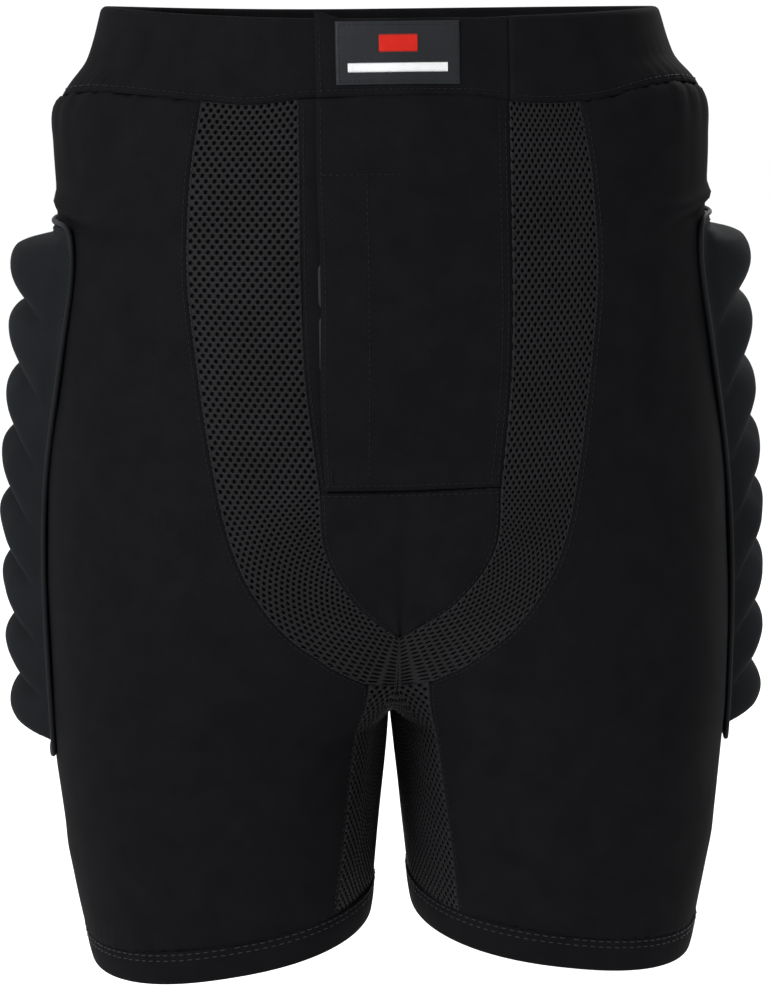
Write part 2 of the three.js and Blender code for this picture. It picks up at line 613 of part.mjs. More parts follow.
// A square-sectioned piping round the pad's edge, just outside it.
function welt(place, across, up) {
  const foot = across.map((u) => [u, 0]);
  const top = across.map((u) => [u, 1]).reverse();
  const back = up.slice(1, -1).map((v) => [1, v]);
  const front = up.slice(1, -1).map((v) => [0, v]).reverse();
  const path = [...foot, ...back, ...top, ...front];
  const low = path.map(([u, v]) => place(u, v, 2 * LAYER_GAP));
  const high = path.map(([u, v]) => place(u, v, 2 * LAYER_GAP + WELT));
  const centre = low.reduce((sum, p) => sum.add(p), new THREE.Vector3()).divideScalar(low.length);
  const loops = low.map((p, i) => {
    const before = low.at(i - 1);
    const after = low[(i + 1) % low.length];
    const normal = high[i].clone().sub(p).normalize();
    const into = p.clone().sub(before).normalize();
    const out = after.clone().sub(p).normalize();
    const away = into.clone().add(out).cross(normal).normalize();
    if (away.dot(p.clone().sub(centre)) < 0) away.negate();
    const mitre = 1 / Math.sqrt((1 + into.dot(out)) / 2);
    const [near, far] = [GAP * mitre, (GAP + WELT) * mitre];
    return [
      p.clone().addScaledVector(away, near),
      p.clone().addScaledVector(away, far),
      high[i].clone().addScaledVector(away, far),
      high[i].clone().addScaledVector(away, near),
    ];
  });
  return sweep(loops, true);
}

// Pads narrow at both ends, so that their corners are cut off.
const cornered = (v) => 1 - 0.22 * Math.pow(Math.abs(2 * v - 1), 8);

function sidePad(side, { drop, length, front, back }) {
  const top = PANEL_TOP - drop;
  const [frontTurn, backTurn] = [evenCurve(front), evenCurve(back)];
  return (u, v, level) => {
    const across = mix(0.5, u, cornered(v));
    const height = mix(top - length, top, v);
    return skin(side, mix(frontTurn(v), backTurn(v), across), height, level);
  };
}
function tailPad({ drop, length, halfAngle }) {
  const top = PANEL_TOP - drop;
  const half = evenCurve(halfAngle);
  return (u, v, level) =>
    trunkSkin(180 + (2 * u - 1) * half(v) * cornered(v), mix(top - length, top, v), level);
}

function addPad(name, pieces) {
  add(`${name}_foam`, PAD_FOAM, pieces.foam);
  add(`${name}_cover`, PAD_JERSEY, pieces.cover);
  add(`${name}_piping`, WELT_CORD, pieces.welt);
}
for (const [suffix, side] of [["left", 1], ["right", -1]]) {
  addPad(`hip_pad_${suffix}`, padPieces(sidePad(side, HIP_PAD), 6, HIP_RIBS, HIP_FOAM));
  addPad(`seat_pad_${suffix}`, padPieces(sidePad(side, SEAT_PAD), 4, SEAT_RIBS, SEAT_FOAM));
}
addPad("tailbone_pad", padPieces(tailPad(TAIL_PAD), 5, TAIL_RIBS, TAIL_FOAM));

export default shorts;
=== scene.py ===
"""Padded impact shorts for snow sports: the visual model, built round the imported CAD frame.

The shell's form follows the frame's, as worn. Each sub-assembly is a class that lays its cloth, mesh, foam
and thread on that form. Inside the classes, lengths are millimetres and heights are above the hem.
A "level" is a distance out from the shell's outer face.
A "turn" is degrees round one leg: 0 front, 90 outside, 180 back.
"""

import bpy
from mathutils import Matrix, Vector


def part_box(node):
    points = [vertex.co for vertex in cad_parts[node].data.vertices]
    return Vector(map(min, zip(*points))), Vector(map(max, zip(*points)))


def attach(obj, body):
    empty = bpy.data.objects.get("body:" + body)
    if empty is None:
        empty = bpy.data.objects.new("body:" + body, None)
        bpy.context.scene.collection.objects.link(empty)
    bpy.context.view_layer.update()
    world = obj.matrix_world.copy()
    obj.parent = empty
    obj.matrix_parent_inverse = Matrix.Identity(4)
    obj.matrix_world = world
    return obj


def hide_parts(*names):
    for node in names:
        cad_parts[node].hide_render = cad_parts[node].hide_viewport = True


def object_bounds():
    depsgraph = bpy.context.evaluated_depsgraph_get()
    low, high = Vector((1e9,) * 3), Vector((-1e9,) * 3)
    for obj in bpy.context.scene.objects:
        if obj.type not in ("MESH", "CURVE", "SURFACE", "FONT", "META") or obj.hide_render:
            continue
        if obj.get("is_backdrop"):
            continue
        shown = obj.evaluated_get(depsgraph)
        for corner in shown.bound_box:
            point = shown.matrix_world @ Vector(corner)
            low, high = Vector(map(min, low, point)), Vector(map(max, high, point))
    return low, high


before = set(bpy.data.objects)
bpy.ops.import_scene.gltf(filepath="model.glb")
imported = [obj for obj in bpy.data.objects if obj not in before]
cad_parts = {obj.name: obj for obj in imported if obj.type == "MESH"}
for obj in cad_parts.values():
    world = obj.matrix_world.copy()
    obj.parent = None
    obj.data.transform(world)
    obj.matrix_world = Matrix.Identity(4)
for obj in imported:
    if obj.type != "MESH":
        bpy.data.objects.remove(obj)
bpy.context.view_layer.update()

import logging
import math
from dataclasses import dataclass, field
from enum import Enum
from typing import Callable, Sequence

import bpy
import numpy as np
from mathutils import Quaternion, Vector

LOG = logging.getLogger("padded_shorts")
MM = 0.001
GAP = 0.1  # mm between pieces that part
OVERLAP = 0.15  # mm that each sewn piece runs into its seam
CLOTH_MAP = "cloth"
MAP_SPAN = 100.0  # mm of cloth to one unit of the map
HINGE_X = 53.0  # mm from the middle to the sewn edge of the flap and the tab
TAPE_X = (-31.0, -13.0)  # mm from the middle to both edges of the closure's tapes
TAPE_INSET = 4.0  # mm from the waistband's edges to the tapes on it
WORN_LONGER = 6.0  # mm that the legs hang below the frame's hems when worn
NAP_RADIUS = 0.13  # mm, of the tapes' hooks and loops, thicker than real ones so that they show

Array = np.ndarray
Place = Callable[[Array, Array, Array], Array]


# ---------------------------------------------------------------- small maths


def mix(a, b, share):
    """A value between a and b."""
    return a + (b - a) * share


def smooth(t: Array) -> Array:
    """Eases 0 to 1."""
    return t * t * (3 - 2 * t)


def length_of(vectors: Array) -> Array:
    """Length of each vector in the last axis."""
    return np.sqrt((vectors * vectors).sum(-1))


def unit(vectors: Array) -> Array:
    """Each vector of the last axis at length 1."""
    return vectors / np.maximum(length_of(vectors), 1e-9)[..., None]


def bell(distance: Array, width: float) -> Array:
    """A smooth hump, 1 in the middle and nearly 0 beyond two widths."""
    return np.exp(-((distance / width) ** 2))


def run_along(path: Array) -> Array:
    """Distance along a line of points, from 0 at its first point."""
    return np.concatenate([[0], np.cumsum(length_of(np.diff(path, axis=0)))])


def share_grid(columns: int, rows: int) -> tuple[Array, Array]:
    """Shares from 0 to 1 across and up, at the points of a grid."""
    return np.meshgrid(np.linspace(0, 1, columns + 1), np.linspace(0, 1, rows + 1), indexing="ij")


def spokes_of(count: int) -> Array:
    """Angles of evenly spaced spokes, in radians."""
    return np.arange(count) / count * 2 * math.pi


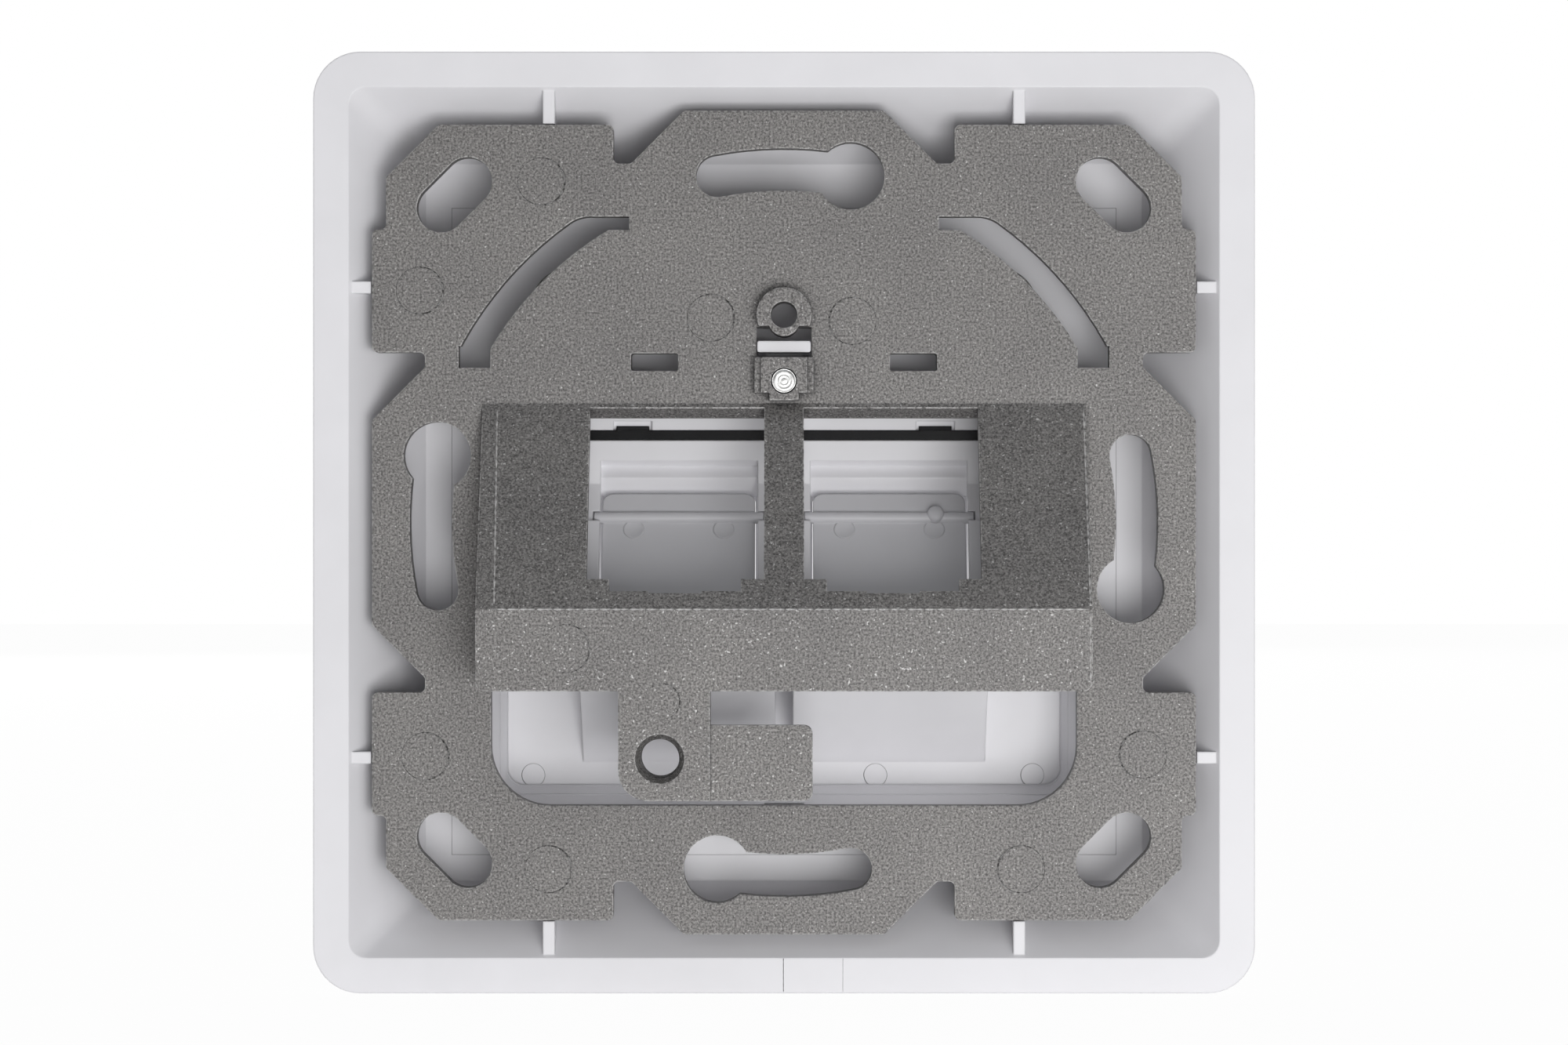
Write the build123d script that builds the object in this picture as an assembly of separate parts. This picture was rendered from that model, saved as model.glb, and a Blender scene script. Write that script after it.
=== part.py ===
"""Two-port angled keystone outlet housing: a die-cast carrier under a one-piece cover.

Millimetres. +Z is up as installed, +Y points into the wall, -Y faces the room.
The origin is the centre of the wall plane, where the carrier and the cover's rim meet the wall.
"""

from build123d import *

import os
from math import cos, radians, sin

os.makedirs("parts", exist_ok=True)

# Overall
cover_size = 80.0
cover_depth = 9.5
cover_corner = 4.0
front_edge_radius = 0.8
cavity_corner = 2.0
port_x = 9.07

# Carrier plate
plate_margin = 5.0
plate_thickness = 2.0
keyhole_radius = 30.0
keyhole_slot_width = 3.6
keyhole_end_radius = 2.87
keyhole_sweep = 10.9
corner_oval_x = 28.0
corner_oval_z = 27.85
corner_oval_radius = 2.07
corner_oval_centres = 3.2
claw_inner_radius = 29.0
claw_width = 2.3
claw_end = 13.15
opening_half_width = 24.9
opening_bottom = -24.05
opening_top = 8.9
opening_corner = 5.0
pad_half_width = 21.55
pad_top = 21.7
pad_height = 1.0
pad_corner = 3.3

# Keystone block
tilt = 30.0
slope_top_z = 10.13
block_depth = 10.0
block_half_width = 25.6
block_bottom = -14.0
block_wall = 1.6
window_width = 14.8
window_inset = 0.47
window_length = 16.65

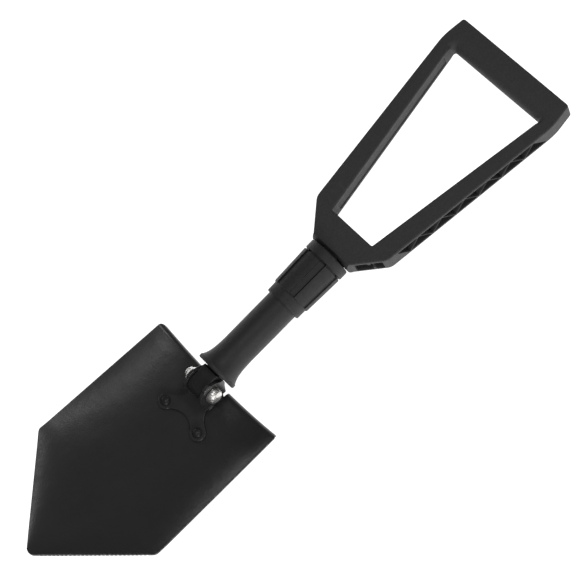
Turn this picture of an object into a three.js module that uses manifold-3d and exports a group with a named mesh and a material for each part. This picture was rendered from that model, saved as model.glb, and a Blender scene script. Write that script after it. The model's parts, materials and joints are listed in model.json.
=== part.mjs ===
// Folding camp shovel: a pointed steel blade and a D-shaped nylon handle, each hinged on one
// end of a steel link bar. A tube slides over the bar, and a screwed collar spreads the two
// hinges apart until both lock. Millimetres, +Z up, +X from the blade towards the grip.
// The model is drawn about the blade hinge and moved at the end, so that the origin is the
// middle of the underside.

import * as THREE from 'three';
import { mergeVertices } from 'three/addons/utils/BufferGeometryUtils.js';
import Module from 'manifold-3d';

const wasm = await Module();
wasm.setup();

// ---------------------------------------------------------------- driving dimensions

const GAP = 0.3;                    // clearance between pieces that rest on each other
const HANDLE_HINGE_X = 175;         // distance between the two hinge pins

// blade: pressed sheet, its concave face up
const BLADE_THICKNESS = 2;
const BLADE_TOP_X = 10.3;           // outer face of the treads, at the hinge
const TOP_SAG = 3.2;                // the corners stand this much further out
const BLADE_LENGTH = 218.6;         // treads to point
const SHOULDER_LENGTH = 140.3;      // treads to the two lower corners
const TOP_HALF_WIDTH = 77.2;
const LOWER_HALF_WIDTH = 81.2;
const TOP_CORNER_RADIUS = 1.5;
const POINT_RADIUS = 7;
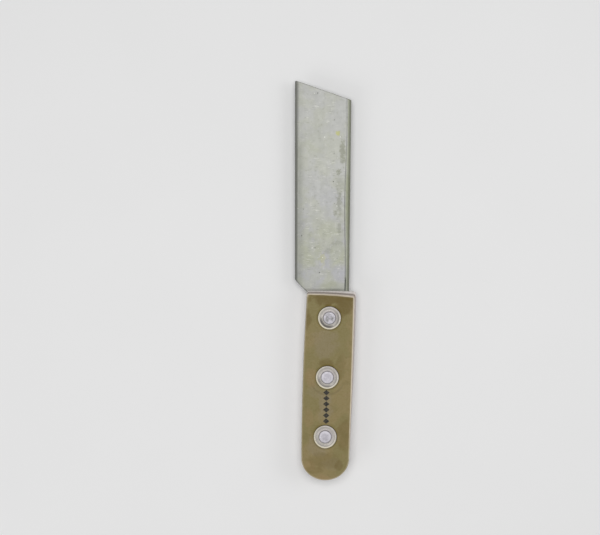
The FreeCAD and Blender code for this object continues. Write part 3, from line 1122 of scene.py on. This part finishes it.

========================================

§ WRITTEN REQUEST: From the entries above, give again exactly the lines running from the line with "length, front, back" to the line with "for node in"; include both of those lines.

§ OUTPUT FOR THIS TASK:
function sidePad(side, { drop, length, front, back }) {
  const top = PANEL_TOP - drop;
  const [frontTurn, backTurn] = [evenCurve(front), evenCurve(back)];
  return (u, v, level) => {
    const across = mix(0.5, u, cornered(v));
    const height = mix(top - length, top, v);
    return skin(side, mix(frontTurn(v), backTurn(v), across), height, level);
  };
}
function tailPad({ drop, length, halfAngle }) {
  const top = PANEL_TOP - drop;
  const half = evenCurve(halfAngle);
  return (u, v, level) =>
    trunkSkin(180 + (2 * u - 1) * half(v) * cornered(v), mix(top - length, top, v), level);
}

function addPad(name, pieces) {
  add(`${name}_foam`, PAD_FOAM, pieces.foam);
  add(`${name}_cover`, PAD_JERSEY, pieces.cover);
  add(`${name}_piping`, WELT_CORD, pieces.welt);
}
for (const [suffix, side] of [["left", 1], ["right", -1]]) {
  addPad(`hip_pad_${suffix}`, padPieces(sidePad(side, HIP_PAD), 6, HIP_RIBS, HIP_FOAM));
  addPad(`seat_pad_${suffix}`, padPieces(sidePad(side, SEAT_PAD), 4, SEAT_RIBS, SEAT_FOAM));
}
addPad("tailbone_pad", padPieces(tailPad(TAIL_PAD), 5, TAIL_RIBS, TAIL_FOAM));

export default shorts;
=== scene.py ===
"""Padded impact shorts for snow sports: the visual model, built round the imported CAD frame.

The shell's form follows the frame's, as worn. Each sub-assembly is a class that lays its cloth, mesh, foam
and thread on that form. Inside the classes, lengths are millimetres and heights are above the hem.
A "level" is a distance out from the shell's outer face.
A "turn" is degrees round one leg: 0 front, 90 outside, 180 back.
"""

import bpy
from mathutils import Matrix, Vector


def part_box(node):
    points = [vertex.co for vertex in cad_parts[node].data.vertices]
    return Vector(map(min, zip(*points))), Vector(map(max, zip(*points)))


def attach(obj, body):
    empty = bpy.data.objects.get("body:" + body)
    if empty is None:
        empty = bpy.data.objects.new("body:" + body, None)
        bpy.context.scene.collection.objects.link(empty)
    bpy.context.view_layer.update()
    world = obj.matrix_world.copy()
    obj.parent = empty
    obj.matrix_parent_inverse = Matrix.Identity(4)
    obj.matrix_world = world
    return obj


def hide_parts(*names):
    for node in names:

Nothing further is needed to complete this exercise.